I think a beta male would make a great romance hero, but it seems these days most romance publishers are looking for alpha males. But I do recall reading stories with beta males back in the 80's when I first started reading romance.

Victoria Gray said...

Pauline, you are so right...I knew he was born in 1809...guess I'm not such a great typist!

Victoria Gray said...

I agree with you all that despite his darkness, the right woman might have pulled him away from the abyss. What a great plot idea!

E. Ayers said...

So often kids don't understand Poe. Our daughter complained bitterly about having to study him. Then her father blew her mind at dinner when he recited The Raven from memory. He asked her how many peers felt the way she did and she told him that she thought they all did. He told her to tell her teacher that he'd teach them about Poe. The teacher took him up on it.

The teens were fascinated by Poe's quirky life and even more so with his mysterious posthumous following. Then hubby recited The Raven as only a loyal Poe lover could. He said afterwards that you could have heard a pin drop in that class.

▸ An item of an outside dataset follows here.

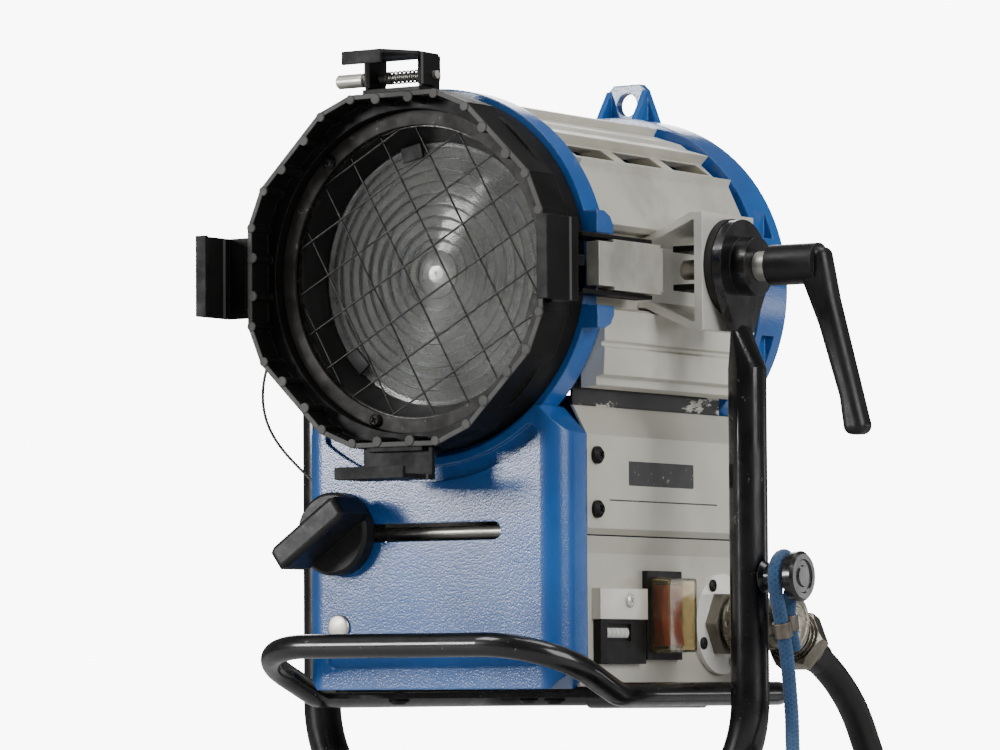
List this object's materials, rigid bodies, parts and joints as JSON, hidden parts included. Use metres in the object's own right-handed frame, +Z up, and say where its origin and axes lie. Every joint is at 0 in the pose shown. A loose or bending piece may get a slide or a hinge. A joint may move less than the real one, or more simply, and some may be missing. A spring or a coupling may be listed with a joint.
{
  "type": "fresnel spotlight",
  "caption": "Compact fresnel spotlight head with a hinged lens door and accessory ears, tilting in a tubular stirrup with a stand spigot, and a coiled feeder cable.",
  "frame": {"origin": "centre of the spigot's shoulder, where the 28 mm pin leaves the stirrup's boss", "axes": "+Z up; the lamp shines along -Y; +X is the side with the clamping lever, the switch and the cable"},
  "size_m": [0.3367, 0.3229, 0.6217],
  "materials": {
    "black_paint": "gloss black enamel over steel tube, chipped at the edges",
    "black_casting": "satin black paint on cast aluminium, worn at the edges",
    "spigot_steel": "bright zinc-plated steel",
    "plain_steel": "zinc-plated steel",
    "black_steel": "blackened steel",
    "blue_paint": "blue crackle paint on cast aluminium",
    "shell_aluminium": "satin extruded aluminium",
    "silver_panel": "satin anodised aluminium sheet",
    "bracket_aluminium": "brushed aluminium",
    "brake_rubber": "hard black rubber",
    "black_plastic": "moulded black plastic",
    "display": "black plastic with a pale digit window",
    "clear_cover": "clear, slightly yellowed plastic",
    "red_rocker": "red plastic",
    "inlet_metal": "dark olive plated brass",
    "nickel": "worn nickel plating",
    "inner_metal": "plain aluminium",
    "mirror_metal": "polished aluminium mirror",
    "lamp_glass": "clear quartz over a ceramic base",
    "lens_glass": "pressed fresnel glass, stippled behind",
    "igniter_case": "potted plastic case",
    "ring_grey": "grey enamelled ring",
    "seat_grey": "pressed aluminium",
    "guard_wire": "bright steel wire",
    "spring_steel": "spring steel",
    "cable_rubber": "smooth black rubber sheath",
    "strap_web": "black webbing with a steel ring",
    "cord_braid": "blue braided polyester",
    "crimp_metal": "dull crimped metal"
  },
  "bodies": {
    "stirrup": {"stirrup": "black_paint", "spigot": "spigot_steel", "pivot_bolt": "plain_steel", "cable_run": "cable_rubber", "cable_coil": "cable_rubber", "cable_tail": "cable_rubber", "coil_strap": "strap_web", "far_plug": "nickel", "tie_cord": "cord_braid", "tie_ferrules": "crimp_metal"},
    "clamp": {"clamp_stud": "plain_steel", "lever_spring": "spring_steel"},
    "lever": {"tilt_lever": "black_plastic"},
    "head": {"front_casting": "blue_paint", "rear_casting": "blue_paint", "rear_cover": "blue_paint", "ribbed_shell": "shell_aluminium", "name_panel": "silver_panel", "control_panel": "silver_panel", "left_panels": "silver_panel", "bottom_plate": "black_casting", "bumper": "black_paint", "pivot_brackets": "bracket_aluminium", "clamp_nuts": "black_steel", "brake_discs": "brake_rubber", "head_screws": "black_steel", "hour_counter": "bracket_aluminium", "counter_display": "display", "switch_base": "black_plastic", "switch_cover": "clear_cover", "inlet": "inlet_metal", "cable_plug": "nickel", "guide_rods": "plain_steel", "chassis": "inner_metal", "igniter": "igniter_case", "safety_switch": "black_plastic", "hinge_pin": "plain_steel", "door_wire": "plain_steel"},
    "rocker": {"rocker_switch": "red_rocker"},
    "coupling": {"coupling_ring": "nickel"},
    "slider": {"focus_slider": "inner_metal"},
    "knob": {"focus_knob": "black_plastic"},
    "crank": {"focus_crank": "plain_steel"},
    "sled": {"lamp_sled": "inner_metal", "reflector": "mirror_metal", "lamp": "lamp_glass"},
    "door": {"door_frame": "black_casting", "lens_ring": "ring_grey", "ring_screws": "black_steel", "wire_guard": "guard_wire", "lens_seat": "seat_grey", "lens": "lens_glass", "accessory_ears": "black_casting", "catch_base": "black_steel", "catch_spring": "spring_steel", "latch_bracket": "black_casting"},
    "flap": {"catch_flap": "black_casting"},
    "button": {"catch_button": "plain_steel"},
    "latch": {"latch_plate": "plain_steel"},
    "plunger": {"safety_plunger": "plain_steel"}
  },
  "joints": [
    {"name": "tilt", "type": "hinge", "parent": "stirrup", "child": "head", "pos_m": [0, 0, 0.3], "axis": [1, 0, 0], "range_deg": [-10, 45], "deforming": ["cable_run"]},
    {"name": "clamp_turn", "type": "hinge", "parent": "stirrup", "child": "clamp", "pos_m": [0.135, 0, 0.3], "axis": [1, 0, 0], "range_deg": [-60, 60]},
    {"name": "lever_pull", "type": "slide", "parent": "clamp", "child": "lever", "axis": [1, 0, 0], "range_m": [0, 0.005], "stiffness_N_per_m": 600, "springref_m": -0.005, "deforming": ["lever_spring"]},
    {"name": "door_swing", "type": "hinge", "parent": "head", "child": "door", "pos_m": [-0.098, -0.082, 0.2975], "axis": [0, 0, -1], "range_deg": [0, 110]},
    {"name": "latch_lift", "type": "hinge", "parent": "door", "child": "latch", "pos_m": [0.095, -0.072, 0.2975], "axis": [0, 0, -1], "range_deg": [0, 12], "stiffness_Nm_per_rad": 0.4, "springref_deg": -11.46},
    {"name": "flap_open", "type": "hinge", "parent": "door", "child": "flap", "pos_m": [0, -0.112, 0.392], "axis": [-1, 0, 0], "range_deg": [0, 90]},
    {"name": "button_push", "type": "slide", "parent": "door", "child": "button", "axis": [1, 0, 0], "range_m": [0, 0.004], "stiffness_N_per_m": 700, "springref_m": -0.004, "deforming": ["catch_spring"]},
    {"name": "rocker_tip", "type": "hinge", "parent": "head", "child": "rocker", "pos_m": [0.072, 0.0085, 0.1295], "axis": [0, 1, 0], "range_deg": [-8, 8]},
    {"name": "coupling_turn", "type": "hinge", "parent": "head", "child": "coupling", "pos_m": [0.088, 0.065, 0.1257], "axis": [1, 0, 0], "range_deg": [0, 60]},
    {"name": "focus_slide", "type": "slide", "parent": "head", "child": "slider", "axis": [1, 0, 0], "range_m": [0, 0.075]},
    {"name": "knob_turn", "type": "hinge", "parent": "slider", "child": "knob", "pos_m": [-0.053, -0.102, 0.1705], "axis": [0, 1, 0], "range_deg": [-90, 90]},
    {"name": "crank_swing", "type": "hinge", "parent": "head", "child": "crank", "pos_m": [-0.0155, 0.006, 0.182], "axis": [0, 0, 1], "range_deg": [0, 56.5]},
    {"name": "sled_slide", "type": "slide", "parent": "head", "child": "sled", "axis": [0, 1, 0], "range_m": [0, 0.059]},
    {"name": "plunger_press", "type": "slide", "parent": "head", "child": "plunger", "axis": [0, 1, 0], "range_m": [0, 0.0015], "stiffness_N_per_m": 200, "springref_m": -0.002}
  ],
  "couplings": [
    {"joint": "crank_swing", "follows": "focus_slide", "rad_per_m": 13.115},
    {"joint": "sled_slide", "follows": "focus_slide", "ratio": 0.7857}
  ]
}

At least the kids heard the phenomenal linguistic tidal flow that Poe created. It wasn’t just a poem; it wasn’t just a sad topic. It was a musical score without music. It creates goose bumps.

To roses and cognac, may they all rest in peace.

The Paperback Diva said...

Another fascinating post! Mr. Poe was my first horror story author. I had many a nightmare. My vote is 'no' for romantic hero, though. I think he would have been the goofy (or creepy) friend. lol!

Margaret Tanner said...

Interesting post Victoria. Poe's life certainly does seem to have been dogged by tragedy, that is probably what made him such a great writer.

regards

margaret

Victoria Gray said...

Imagine an alternate reality for Poe...one where he met "the one"...goodness, I think I'm feeling a time travel inspiration here...of course, I don't write time travel...hmmmm....

Victoria Gray said...

I think many teens today still enjoy Poe because of his moodiness and macabre sensibilities...not all, but more than you might imagine. My niece is into Poe (almost a little too much, now that I think about it).